REQUIREMENTS ▸
Transcribe, exactly as they appear, the line that contains "sleeve = turned - coarse_cut - fine_cut", the line that contains "for node in", and every line in between, and nothing else.

── LISTED RECORDS

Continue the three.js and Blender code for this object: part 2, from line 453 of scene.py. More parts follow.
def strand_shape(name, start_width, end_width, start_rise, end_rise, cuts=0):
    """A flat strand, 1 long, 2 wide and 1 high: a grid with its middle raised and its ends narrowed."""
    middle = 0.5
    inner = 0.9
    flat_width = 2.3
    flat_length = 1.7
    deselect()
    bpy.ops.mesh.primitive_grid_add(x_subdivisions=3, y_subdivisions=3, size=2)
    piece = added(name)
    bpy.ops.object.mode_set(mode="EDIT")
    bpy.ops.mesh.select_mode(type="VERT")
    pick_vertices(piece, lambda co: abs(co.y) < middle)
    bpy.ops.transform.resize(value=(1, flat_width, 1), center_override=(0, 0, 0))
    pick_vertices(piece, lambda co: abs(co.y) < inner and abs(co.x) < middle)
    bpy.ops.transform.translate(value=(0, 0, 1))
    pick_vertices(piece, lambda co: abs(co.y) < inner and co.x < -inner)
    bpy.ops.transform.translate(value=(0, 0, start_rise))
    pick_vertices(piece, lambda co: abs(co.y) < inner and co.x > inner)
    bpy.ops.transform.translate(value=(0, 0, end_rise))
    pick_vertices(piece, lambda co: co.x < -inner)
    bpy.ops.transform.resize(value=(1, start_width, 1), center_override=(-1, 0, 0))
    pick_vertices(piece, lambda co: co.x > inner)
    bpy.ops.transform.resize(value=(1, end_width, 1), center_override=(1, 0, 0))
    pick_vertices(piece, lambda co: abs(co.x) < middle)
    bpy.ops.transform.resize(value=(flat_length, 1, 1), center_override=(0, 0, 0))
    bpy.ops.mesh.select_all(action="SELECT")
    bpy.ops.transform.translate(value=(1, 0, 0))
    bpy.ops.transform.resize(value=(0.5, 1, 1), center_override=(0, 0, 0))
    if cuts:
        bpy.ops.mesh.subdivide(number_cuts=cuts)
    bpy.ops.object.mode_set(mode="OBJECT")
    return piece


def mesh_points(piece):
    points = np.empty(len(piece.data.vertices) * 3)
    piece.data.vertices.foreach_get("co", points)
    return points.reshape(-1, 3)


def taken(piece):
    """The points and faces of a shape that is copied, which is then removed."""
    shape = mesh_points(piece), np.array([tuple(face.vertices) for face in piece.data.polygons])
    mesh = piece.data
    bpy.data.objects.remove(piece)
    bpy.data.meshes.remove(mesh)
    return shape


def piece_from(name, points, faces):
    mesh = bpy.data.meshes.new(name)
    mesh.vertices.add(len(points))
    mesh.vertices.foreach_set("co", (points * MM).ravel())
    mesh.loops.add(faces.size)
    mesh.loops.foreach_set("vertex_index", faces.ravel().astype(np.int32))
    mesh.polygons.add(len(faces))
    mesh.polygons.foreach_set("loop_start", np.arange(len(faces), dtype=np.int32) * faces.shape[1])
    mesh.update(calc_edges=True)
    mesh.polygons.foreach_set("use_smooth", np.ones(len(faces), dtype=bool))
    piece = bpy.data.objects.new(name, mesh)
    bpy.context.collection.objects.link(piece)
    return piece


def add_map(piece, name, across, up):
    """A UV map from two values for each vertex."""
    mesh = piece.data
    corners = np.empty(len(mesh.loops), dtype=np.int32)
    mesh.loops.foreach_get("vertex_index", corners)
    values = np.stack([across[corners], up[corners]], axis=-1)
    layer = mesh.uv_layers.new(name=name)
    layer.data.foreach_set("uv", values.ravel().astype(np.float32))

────
── LISTED RECORDS

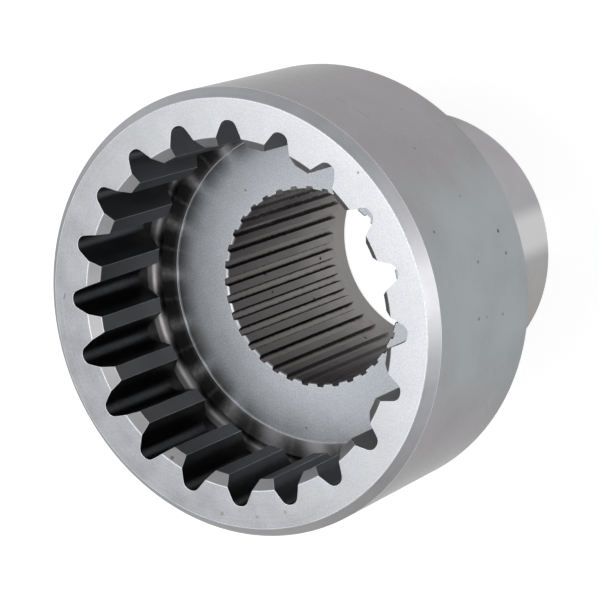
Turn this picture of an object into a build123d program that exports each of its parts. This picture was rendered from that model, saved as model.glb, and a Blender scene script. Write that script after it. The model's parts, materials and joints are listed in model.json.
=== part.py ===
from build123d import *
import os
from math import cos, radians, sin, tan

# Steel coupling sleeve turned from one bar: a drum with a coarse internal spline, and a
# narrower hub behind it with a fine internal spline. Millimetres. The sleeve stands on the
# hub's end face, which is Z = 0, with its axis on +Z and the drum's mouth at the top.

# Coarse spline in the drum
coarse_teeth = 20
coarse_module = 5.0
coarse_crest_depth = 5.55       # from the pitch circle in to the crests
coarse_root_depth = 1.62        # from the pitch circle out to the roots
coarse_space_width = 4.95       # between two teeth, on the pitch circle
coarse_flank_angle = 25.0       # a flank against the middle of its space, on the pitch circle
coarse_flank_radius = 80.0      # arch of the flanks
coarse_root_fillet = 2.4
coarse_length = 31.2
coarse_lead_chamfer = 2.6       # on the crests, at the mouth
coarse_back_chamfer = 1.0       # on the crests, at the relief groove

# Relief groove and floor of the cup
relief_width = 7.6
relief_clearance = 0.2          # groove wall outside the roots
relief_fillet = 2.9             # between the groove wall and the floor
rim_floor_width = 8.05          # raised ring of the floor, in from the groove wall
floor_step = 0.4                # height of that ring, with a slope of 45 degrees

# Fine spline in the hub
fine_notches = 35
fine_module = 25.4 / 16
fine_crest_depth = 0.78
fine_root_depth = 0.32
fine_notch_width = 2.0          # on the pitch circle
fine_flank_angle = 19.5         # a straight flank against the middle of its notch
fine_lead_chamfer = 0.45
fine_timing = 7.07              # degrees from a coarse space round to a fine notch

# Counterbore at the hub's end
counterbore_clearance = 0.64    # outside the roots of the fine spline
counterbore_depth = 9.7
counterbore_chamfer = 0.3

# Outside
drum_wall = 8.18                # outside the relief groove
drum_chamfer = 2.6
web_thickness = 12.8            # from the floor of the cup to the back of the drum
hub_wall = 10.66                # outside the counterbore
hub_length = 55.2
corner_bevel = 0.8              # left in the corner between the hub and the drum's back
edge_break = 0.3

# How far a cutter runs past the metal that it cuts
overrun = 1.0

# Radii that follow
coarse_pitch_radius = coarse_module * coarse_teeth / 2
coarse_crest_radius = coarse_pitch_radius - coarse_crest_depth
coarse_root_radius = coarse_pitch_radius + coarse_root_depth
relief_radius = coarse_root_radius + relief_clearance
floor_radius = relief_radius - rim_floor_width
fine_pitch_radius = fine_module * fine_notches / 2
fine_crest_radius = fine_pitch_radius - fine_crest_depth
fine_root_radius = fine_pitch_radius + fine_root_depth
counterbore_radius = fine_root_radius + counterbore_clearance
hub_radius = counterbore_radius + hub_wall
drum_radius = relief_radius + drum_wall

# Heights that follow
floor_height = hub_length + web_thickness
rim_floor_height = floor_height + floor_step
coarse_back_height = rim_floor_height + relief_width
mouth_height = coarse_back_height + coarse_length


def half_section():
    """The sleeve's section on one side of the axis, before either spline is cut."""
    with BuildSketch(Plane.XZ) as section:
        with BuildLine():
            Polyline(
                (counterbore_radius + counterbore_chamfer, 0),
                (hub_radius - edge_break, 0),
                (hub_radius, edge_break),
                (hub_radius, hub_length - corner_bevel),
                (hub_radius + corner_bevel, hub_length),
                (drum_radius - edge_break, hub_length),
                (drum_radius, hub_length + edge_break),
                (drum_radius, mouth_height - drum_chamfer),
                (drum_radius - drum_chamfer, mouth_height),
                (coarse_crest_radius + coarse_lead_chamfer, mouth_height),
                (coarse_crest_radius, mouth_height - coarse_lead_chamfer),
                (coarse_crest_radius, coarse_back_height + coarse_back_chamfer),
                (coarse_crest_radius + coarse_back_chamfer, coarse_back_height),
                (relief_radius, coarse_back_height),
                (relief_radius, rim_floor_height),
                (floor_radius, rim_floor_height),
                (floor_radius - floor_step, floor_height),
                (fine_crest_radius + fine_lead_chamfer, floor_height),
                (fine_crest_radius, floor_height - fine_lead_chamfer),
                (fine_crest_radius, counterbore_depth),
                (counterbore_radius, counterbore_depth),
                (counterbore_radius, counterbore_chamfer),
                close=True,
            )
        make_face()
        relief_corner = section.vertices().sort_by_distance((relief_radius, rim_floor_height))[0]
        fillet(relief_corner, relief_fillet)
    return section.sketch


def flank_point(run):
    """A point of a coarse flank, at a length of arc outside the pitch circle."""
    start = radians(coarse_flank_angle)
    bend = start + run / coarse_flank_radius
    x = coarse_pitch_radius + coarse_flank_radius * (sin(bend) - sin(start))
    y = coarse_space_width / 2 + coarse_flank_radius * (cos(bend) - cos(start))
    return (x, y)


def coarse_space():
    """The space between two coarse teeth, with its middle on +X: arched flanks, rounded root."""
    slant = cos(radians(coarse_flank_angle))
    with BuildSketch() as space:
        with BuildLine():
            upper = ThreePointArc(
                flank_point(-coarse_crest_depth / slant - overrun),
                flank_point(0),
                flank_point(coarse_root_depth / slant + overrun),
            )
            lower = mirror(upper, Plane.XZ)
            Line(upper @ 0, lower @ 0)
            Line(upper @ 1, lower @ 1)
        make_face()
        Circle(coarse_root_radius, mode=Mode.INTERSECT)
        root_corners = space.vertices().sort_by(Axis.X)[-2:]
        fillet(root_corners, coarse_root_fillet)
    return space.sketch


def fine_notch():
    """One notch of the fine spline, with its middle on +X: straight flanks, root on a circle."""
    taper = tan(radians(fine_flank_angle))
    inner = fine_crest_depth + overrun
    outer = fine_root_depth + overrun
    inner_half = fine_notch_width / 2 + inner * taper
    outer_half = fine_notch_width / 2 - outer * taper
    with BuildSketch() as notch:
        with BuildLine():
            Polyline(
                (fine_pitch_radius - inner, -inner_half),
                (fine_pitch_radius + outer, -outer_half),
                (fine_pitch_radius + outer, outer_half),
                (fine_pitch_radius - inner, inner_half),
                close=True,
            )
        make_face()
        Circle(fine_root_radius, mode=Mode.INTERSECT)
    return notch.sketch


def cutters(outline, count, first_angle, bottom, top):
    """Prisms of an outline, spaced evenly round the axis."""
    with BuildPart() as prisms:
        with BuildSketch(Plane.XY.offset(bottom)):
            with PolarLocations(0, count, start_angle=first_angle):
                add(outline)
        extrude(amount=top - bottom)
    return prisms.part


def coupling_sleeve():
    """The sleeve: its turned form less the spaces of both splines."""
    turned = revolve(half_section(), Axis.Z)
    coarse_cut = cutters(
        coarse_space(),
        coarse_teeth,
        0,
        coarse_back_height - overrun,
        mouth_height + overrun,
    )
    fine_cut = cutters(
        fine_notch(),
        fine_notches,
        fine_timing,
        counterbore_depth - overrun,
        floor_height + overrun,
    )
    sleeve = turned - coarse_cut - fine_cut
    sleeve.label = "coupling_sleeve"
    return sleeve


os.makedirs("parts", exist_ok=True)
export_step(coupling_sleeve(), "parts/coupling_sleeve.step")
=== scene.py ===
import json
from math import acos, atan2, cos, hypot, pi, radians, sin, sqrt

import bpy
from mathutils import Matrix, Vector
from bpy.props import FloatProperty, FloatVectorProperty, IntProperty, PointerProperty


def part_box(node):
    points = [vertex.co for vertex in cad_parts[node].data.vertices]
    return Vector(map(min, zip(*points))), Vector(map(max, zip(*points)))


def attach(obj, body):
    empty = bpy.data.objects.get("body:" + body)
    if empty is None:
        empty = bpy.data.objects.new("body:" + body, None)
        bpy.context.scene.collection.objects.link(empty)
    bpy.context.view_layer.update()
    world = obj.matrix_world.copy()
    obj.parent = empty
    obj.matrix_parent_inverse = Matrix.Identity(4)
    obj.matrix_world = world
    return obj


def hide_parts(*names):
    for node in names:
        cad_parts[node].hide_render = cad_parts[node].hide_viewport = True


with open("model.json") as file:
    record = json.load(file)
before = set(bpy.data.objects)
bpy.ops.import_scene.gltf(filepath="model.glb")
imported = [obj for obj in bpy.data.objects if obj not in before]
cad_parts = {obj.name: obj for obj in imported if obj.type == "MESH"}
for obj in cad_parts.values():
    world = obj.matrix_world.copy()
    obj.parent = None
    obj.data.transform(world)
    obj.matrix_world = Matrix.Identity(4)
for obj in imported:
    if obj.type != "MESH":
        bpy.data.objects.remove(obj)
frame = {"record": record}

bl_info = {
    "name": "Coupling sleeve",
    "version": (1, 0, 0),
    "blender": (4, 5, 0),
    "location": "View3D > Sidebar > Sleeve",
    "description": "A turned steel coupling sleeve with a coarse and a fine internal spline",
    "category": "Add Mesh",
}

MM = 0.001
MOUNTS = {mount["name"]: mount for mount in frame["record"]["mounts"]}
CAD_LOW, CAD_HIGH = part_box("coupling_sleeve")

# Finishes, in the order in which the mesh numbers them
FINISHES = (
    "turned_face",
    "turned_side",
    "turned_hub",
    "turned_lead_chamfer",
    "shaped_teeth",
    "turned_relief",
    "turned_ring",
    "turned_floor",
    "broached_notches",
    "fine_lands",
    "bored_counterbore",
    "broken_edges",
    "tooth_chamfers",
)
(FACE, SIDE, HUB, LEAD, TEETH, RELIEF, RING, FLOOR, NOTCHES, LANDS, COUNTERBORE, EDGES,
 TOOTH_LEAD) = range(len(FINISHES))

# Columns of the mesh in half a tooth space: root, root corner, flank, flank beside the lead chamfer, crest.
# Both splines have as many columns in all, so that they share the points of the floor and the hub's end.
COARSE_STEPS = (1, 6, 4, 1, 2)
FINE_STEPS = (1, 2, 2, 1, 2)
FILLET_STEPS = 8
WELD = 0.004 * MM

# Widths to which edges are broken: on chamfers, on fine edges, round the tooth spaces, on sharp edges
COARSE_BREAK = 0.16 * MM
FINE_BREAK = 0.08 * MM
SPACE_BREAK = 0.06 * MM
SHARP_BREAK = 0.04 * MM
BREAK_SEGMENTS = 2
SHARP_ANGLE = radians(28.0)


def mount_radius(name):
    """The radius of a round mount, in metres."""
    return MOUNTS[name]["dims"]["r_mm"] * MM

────
── LISTED RECORDS

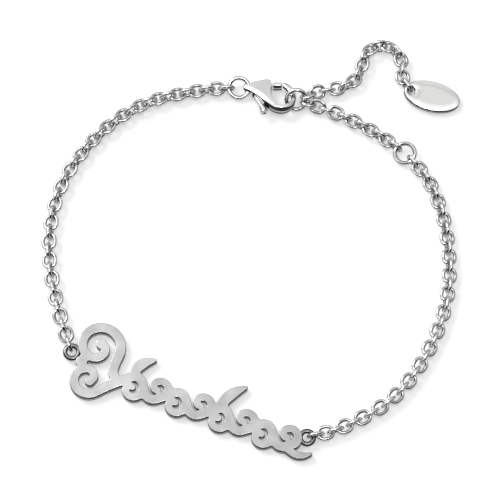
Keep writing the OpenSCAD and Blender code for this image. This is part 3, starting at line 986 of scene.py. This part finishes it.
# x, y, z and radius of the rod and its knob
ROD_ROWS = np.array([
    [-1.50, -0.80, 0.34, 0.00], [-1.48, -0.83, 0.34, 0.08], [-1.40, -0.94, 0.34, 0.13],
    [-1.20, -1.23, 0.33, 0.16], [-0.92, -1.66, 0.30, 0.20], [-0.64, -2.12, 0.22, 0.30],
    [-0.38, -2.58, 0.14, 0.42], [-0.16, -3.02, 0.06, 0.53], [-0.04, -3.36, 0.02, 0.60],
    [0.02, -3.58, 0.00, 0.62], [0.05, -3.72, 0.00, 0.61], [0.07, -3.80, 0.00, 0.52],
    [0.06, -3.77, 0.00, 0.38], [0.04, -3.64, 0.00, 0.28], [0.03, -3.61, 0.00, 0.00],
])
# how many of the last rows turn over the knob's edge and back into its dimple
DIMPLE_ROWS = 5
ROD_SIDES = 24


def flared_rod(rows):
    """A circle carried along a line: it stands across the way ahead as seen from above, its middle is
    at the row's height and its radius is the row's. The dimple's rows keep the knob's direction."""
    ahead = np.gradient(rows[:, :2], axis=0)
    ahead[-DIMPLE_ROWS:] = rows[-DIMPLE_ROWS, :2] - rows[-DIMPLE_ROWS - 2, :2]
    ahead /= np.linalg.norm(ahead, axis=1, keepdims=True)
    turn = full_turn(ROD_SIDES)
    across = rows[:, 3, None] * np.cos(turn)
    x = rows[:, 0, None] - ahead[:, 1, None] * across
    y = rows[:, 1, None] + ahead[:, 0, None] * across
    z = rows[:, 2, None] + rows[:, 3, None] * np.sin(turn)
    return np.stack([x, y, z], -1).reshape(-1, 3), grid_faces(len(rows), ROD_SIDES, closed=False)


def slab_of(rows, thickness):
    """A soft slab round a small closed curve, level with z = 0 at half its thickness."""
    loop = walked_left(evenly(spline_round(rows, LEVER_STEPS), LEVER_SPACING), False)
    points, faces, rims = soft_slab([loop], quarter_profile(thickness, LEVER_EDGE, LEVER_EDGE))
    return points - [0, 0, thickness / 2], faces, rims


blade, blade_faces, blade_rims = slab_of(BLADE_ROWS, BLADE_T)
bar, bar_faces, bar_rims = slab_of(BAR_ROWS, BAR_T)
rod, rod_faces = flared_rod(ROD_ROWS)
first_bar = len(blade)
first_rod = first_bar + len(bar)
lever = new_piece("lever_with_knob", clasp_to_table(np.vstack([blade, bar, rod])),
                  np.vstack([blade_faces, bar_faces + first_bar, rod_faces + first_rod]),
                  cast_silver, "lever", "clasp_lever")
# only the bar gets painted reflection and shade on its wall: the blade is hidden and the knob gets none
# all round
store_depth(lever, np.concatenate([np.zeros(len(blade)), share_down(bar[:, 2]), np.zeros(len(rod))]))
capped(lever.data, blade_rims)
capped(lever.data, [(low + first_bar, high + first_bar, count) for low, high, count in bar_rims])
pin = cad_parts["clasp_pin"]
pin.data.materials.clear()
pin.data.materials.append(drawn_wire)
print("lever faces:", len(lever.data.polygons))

────

COMPLETE RESPONSE ▸
    sleeve = turned - coarse_cut - fine_cut
    sleeve.label = "coupling_sleeve"
    return sleeve


os.makedirs("parts", exist_ok=True)
export_step(coupling_sleeve(), "parts/coupling_sleeve.step")
=== scene.py ===
import json
from math import acos, atan2, cos, hypot, pi, radians, sin, sqrt

import bpy
from mathutils import Matrix, Vector
from bpy.props import FloatProperty, FloatVectorProperty, IntProperty, PointerProperty


def part_box(node):
    points = [vertex.co for vertex in cad_parts[node].data.vertices]
    return Vector(map(min, zip(*points))), Vector(map(max, zip(*points)))


def attach(obj, body):
    empty = bpy.data.objects.get("body:" + body)
    if empty is None:
        empty = bpy.data.objects.new("body:" + body, None)
        bpy.context.scene.collection.objects.link(empty)
    bpy.context.view_layer.update()
    world = obj.matrix_world.copy()
    obj.parent = empty
    obj.matrix_parent_inverse = Matrix.Identity(4)
    obj.matrix_world = world
    return obj


def hide_parts(*names):
    for node in names:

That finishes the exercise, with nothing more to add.